::: Dataset extract :::
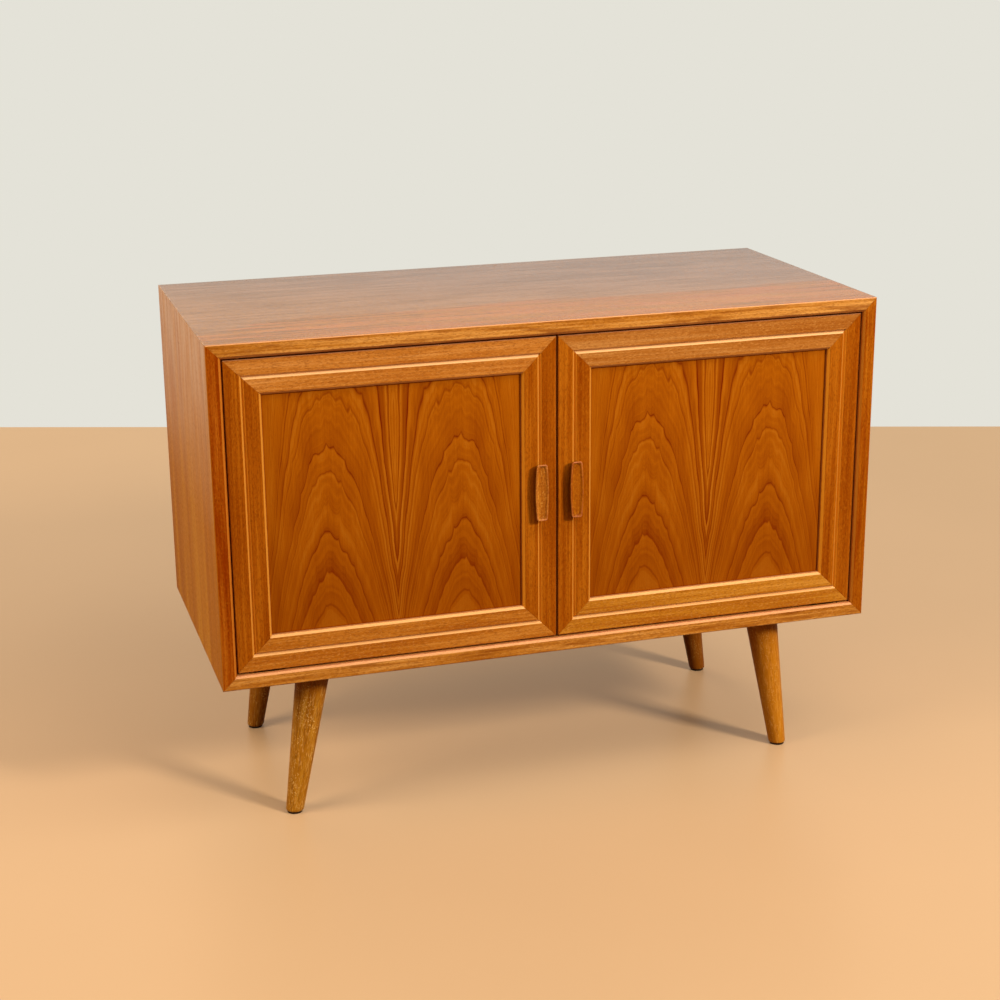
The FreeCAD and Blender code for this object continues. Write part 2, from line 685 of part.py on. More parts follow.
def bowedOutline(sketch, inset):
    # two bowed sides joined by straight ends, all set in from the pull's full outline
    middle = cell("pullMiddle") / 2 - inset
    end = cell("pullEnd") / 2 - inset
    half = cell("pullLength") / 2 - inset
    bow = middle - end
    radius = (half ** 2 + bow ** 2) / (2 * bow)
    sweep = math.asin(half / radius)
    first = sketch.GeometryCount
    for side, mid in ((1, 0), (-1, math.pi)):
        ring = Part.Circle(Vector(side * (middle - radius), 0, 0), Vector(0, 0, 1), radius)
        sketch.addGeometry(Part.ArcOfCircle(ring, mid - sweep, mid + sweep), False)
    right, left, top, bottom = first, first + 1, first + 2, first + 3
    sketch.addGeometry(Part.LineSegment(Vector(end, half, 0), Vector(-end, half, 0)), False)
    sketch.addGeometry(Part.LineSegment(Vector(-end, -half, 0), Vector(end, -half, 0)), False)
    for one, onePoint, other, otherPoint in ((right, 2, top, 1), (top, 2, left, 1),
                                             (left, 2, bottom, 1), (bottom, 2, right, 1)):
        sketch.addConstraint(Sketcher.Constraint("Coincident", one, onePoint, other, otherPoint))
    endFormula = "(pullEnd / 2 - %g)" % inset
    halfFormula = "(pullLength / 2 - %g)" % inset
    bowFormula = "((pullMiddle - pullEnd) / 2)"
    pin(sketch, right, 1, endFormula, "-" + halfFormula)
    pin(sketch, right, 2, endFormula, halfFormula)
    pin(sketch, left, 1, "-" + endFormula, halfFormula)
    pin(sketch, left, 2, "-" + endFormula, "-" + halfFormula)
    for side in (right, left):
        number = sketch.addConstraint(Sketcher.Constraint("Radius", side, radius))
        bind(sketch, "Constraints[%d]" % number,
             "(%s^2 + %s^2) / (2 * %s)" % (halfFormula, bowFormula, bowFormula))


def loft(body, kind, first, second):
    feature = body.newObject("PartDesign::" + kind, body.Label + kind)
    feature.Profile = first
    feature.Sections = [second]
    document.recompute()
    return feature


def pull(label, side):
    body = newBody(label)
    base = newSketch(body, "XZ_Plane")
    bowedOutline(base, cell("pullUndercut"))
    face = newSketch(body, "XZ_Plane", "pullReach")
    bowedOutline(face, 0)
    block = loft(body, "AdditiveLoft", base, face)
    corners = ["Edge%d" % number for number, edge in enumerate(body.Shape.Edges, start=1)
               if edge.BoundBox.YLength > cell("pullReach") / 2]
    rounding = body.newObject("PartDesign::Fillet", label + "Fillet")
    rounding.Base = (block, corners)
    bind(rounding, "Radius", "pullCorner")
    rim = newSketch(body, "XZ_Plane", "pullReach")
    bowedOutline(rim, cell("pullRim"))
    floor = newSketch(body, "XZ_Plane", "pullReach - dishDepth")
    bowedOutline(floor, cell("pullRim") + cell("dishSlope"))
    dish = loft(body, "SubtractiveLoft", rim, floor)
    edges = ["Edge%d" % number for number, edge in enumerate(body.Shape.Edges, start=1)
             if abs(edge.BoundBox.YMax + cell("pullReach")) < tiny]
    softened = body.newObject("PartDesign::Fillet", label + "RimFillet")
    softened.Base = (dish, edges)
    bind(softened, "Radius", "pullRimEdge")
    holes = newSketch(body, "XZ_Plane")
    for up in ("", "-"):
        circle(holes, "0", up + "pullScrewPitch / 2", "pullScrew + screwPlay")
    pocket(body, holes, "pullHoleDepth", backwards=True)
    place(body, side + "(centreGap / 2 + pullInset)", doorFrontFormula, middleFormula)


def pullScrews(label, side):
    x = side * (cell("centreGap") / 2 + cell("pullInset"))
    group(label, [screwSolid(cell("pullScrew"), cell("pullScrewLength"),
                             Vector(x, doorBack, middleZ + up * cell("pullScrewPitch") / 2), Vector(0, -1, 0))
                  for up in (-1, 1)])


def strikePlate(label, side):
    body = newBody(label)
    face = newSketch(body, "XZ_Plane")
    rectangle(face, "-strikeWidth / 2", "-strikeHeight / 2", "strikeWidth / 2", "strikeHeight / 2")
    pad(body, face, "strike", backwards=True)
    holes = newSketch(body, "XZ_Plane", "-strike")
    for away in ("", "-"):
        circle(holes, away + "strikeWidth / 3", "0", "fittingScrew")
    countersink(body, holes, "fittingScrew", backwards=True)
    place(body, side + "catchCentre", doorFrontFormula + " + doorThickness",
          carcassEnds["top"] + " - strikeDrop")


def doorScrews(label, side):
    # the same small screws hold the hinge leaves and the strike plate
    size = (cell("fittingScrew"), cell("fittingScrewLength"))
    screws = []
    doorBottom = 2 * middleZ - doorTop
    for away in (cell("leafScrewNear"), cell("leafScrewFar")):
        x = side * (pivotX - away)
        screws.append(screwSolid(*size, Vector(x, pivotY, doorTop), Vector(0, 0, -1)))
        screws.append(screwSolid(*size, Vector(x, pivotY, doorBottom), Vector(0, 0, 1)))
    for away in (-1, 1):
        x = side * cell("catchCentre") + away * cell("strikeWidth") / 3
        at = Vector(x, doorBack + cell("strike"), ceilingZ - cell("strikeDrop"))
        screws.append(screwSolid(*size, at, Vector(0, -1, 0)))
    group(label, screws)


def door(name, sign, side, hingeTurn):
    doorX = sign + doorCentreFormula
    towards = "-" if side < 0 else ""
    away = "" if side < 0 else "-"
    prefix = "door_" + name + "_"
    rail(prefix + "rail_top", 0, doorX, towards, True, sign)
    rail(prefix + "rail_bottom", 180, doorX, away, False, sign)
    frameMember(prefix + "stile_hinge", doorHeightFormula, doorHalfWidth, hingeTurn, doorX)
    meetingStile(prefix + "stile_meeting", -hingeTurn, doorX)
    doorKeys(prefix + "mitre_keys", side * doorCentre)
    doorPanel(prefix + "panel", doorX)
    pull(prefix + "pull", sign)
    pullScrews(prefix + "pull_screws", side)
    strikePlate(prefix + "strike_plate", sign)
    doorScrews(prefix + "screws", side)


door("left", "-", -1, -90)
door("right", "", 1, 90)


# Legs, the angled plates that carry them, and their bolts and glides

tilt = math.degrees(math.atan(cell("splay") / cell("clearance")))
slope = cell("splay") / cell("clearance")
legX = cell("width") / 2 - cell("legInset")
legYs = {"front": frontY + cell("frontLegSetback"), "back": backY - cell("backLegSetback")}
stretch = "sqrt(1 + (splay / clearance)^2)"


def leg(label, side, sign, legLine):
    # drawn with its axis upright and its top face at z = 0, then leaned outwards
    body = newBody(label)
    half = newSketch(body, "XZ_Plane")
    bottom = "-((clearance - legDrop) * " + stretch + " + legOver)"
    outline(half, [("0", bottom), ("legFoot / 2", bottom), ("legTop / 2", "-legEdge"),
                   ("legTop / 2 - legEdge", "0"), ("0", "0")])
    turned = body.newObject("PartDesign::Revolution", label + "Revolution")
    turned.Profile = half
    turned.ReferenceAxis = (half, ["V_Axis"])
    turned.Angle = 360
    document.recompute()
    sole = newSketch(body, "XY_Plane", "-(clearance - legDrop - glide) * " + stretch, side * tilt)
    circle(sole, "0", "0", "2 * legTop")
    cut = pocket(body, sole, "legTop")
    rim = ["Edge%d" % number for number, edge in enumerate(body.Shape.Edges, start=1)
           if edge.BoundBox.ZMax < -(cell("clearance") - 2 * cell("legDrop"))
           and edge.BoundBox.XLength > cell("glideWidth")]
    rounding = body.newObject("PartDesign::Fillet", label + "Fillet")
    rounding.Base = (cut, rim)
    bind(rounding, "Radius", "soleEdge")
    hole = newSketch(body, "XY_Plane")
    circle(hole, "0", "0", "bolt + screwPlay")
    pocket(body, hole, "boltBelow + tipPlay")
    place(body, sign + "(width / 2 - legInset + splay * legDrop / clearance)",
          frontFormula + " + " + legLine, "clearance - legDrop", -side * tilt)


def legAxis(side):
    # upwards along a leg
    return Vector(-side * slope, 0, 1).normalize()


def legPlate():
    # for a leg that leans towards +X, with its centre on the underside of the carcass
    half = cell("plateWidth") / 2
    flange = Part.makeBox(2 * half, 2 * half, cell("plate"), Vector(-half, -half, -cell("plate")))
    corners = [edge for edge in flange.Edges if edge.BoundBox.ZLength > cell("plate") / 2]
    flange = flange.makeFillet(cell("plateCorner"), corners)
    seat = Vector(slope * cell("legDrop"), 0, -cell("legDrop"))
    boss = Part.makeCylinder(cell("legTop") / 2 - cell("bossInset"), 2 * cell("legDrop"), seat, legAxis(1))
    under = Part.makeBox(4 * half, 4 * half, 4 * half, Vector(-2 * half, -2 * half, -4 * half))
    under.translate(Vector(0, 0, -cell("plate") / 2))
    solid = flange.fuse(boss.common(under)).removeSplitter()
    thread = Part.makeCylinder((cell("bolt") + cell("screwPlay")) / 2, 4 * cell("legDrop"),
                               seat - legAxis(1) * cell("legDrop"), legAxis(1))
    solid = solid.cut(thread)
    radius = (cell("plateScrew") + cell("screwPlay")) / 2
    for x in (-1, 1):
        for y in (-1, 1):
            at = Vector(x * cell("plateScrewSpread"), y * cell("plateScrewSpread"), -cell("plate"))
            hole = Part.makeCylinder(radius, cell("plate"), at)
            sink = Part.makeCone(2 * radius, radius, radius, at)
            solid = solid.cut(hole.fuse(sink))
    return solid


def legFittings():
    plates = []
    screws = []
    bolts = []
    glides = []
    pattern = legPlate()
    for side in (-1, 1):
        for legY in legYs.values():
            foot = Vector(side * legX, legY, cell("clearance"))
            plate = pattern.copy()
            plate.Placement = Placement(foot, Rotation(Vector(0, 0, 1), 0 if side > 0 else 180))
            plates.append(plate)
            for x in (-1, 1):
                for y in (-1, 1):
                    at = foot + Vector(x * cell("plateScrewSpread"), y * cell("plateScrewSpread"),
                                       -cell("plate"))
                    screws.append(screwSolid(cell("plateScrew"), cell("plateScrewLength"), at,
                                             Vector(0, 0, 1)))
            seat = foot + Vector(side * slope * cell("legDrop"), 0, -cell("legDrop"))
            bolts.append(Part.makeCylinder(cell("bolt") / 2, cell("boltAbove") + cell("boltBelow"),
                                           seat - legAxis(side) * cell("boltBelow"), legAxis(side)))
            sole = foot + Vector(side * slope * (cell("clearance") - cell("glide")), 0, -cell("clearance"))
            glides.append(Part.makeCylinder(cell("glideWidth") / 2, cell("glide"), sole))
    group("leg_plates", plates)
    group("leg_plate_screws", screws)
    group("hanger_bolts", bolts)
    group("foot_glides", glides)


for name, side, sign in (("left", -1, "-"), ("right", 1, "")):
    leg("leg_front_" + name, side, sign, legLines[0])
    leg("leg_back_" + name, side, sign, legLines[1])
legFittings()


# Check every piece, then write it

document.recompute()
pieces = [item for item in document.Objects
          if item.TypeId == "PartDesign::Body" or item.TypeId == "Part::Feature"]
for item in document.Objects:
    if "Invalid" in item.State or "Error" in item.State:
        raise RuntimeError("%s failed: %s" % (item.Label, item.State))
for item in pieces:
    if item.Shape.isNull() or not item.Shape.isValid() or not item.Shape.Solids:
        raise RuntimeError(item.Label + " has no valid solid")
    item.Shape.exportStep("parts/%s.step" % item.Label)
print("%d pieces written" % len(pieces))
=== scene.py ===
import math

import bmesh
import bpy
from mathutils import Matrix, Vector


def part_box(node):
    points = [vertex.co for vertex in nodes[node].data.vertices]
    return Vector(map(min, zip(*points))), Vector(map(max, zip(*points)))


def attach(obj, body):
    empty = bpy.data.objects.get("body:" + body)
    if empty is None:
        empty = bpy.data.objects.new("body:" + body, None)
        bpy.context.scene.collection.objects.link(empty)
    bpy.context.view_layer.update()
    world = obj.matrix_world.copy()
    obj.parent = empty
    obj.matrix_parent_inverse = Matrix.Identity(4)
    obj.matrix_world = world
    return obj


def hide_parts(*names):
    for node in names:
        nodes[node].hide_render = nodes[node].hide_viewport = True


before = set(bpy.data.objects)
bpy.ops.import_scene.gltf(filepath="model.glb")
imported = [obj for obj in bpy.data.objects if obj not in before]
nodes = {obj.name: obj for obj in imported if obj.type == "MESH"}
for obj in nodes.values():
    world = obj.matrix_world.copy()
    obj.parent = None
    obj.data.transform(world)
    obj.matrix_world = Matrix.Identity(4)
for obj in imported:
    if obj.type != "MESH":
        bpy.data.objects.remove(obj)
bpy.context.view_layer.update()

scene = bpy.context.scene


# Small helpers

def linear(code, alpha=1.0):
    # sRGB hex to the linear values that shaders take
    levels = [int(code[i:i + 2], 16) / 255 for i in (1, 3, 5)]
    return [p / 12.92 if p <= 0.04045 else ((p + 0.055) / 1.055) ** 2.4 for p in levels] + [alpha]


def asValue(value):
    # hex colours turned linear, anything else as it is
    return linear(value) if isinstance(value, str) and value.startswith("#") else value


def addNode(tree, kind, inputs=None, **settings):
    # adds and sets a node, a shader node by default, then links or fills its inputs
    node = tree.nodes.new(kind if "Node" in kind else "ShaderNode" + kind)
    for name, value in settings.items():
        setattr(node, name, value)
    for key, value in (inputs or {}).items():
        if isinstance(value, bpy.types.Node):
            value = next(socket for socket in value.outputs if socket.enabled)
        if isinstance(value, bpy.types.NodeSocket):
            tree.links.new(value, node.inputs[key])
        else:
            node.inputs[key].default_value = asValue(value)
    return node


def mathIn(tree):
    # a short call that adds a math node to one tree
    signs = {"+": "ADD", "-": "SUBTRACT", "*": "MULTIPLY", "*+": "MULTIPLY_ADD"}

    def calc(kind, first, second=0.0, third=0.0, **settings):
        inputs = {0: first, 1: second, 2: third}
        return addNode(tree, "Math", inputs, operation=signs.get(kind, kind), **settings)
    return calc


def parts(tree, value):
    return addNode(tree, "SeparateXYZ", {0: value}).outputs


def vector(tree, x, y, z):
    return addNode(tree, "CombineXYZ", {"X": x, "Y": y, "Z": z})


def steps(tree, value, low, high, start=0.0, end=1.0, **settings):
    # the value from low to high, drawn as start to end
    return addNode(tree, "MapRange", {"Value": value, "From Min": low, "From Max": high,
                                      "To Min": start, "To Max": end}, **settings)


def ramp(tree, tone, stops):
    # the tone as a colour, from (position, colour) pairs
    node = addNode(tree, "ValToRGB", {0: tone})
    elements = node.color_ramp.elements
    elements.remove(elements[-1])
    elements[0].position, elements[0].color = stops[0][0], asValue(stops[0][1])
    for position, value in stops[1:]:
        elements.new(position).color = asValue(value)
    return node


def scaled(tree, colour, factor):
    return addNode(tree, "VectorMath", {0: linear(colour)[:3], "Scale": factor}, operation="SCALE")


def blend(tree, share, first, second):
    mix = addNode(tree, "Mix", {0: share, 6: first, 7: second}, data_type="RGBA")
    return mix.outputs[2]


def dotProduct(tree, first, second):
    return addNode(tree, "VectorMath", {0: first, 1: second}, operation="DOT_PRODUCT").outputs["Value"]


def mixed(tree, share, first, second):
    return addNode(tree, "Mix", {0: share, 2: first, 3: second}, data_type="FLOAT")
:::
◆ Prompt:
Print exactly the run of lines that starts at the line with "# Check every piece, then write it" and ends at the line with "if empty is". Leave out every other line.

◆ Result of this task:
# Check every piece, then write it

document.recompute()
pieces = [item for item in document.Objects
          if item.TypeId == "PartDesign::Body" or item.TypeId == "Part::Feature"]
for item in document.Objects:
    if "Invalid" in item.State or "Error" in item.State:
        raise RuntimeError("%s failed: %s" % (item.Label, item.State))
for item in pieces:
    if item.Shape.isNull() or not item.Shape.isValid() or not item.Shape.Solids:
        raise RuntimeError(item.Label + " has no valid solid")
    item.Shape.exportStep("parts/%s.step" % item.Label)
print("%d pieces written" % len(pieces))
=== scene.py ===
import math

import bmesh
import bpy
from mathutils import Matrix, Vector


def part_box(node):
    points = [vertex.co for vertex in nodes[node].data.vertices]
    return Vector(map(min, zip(*points))), Vector(map(max, zip(*points)))


def attach(obj, body):
    empty = bpy.data.objects.get("body:" + body)
    if empty is None:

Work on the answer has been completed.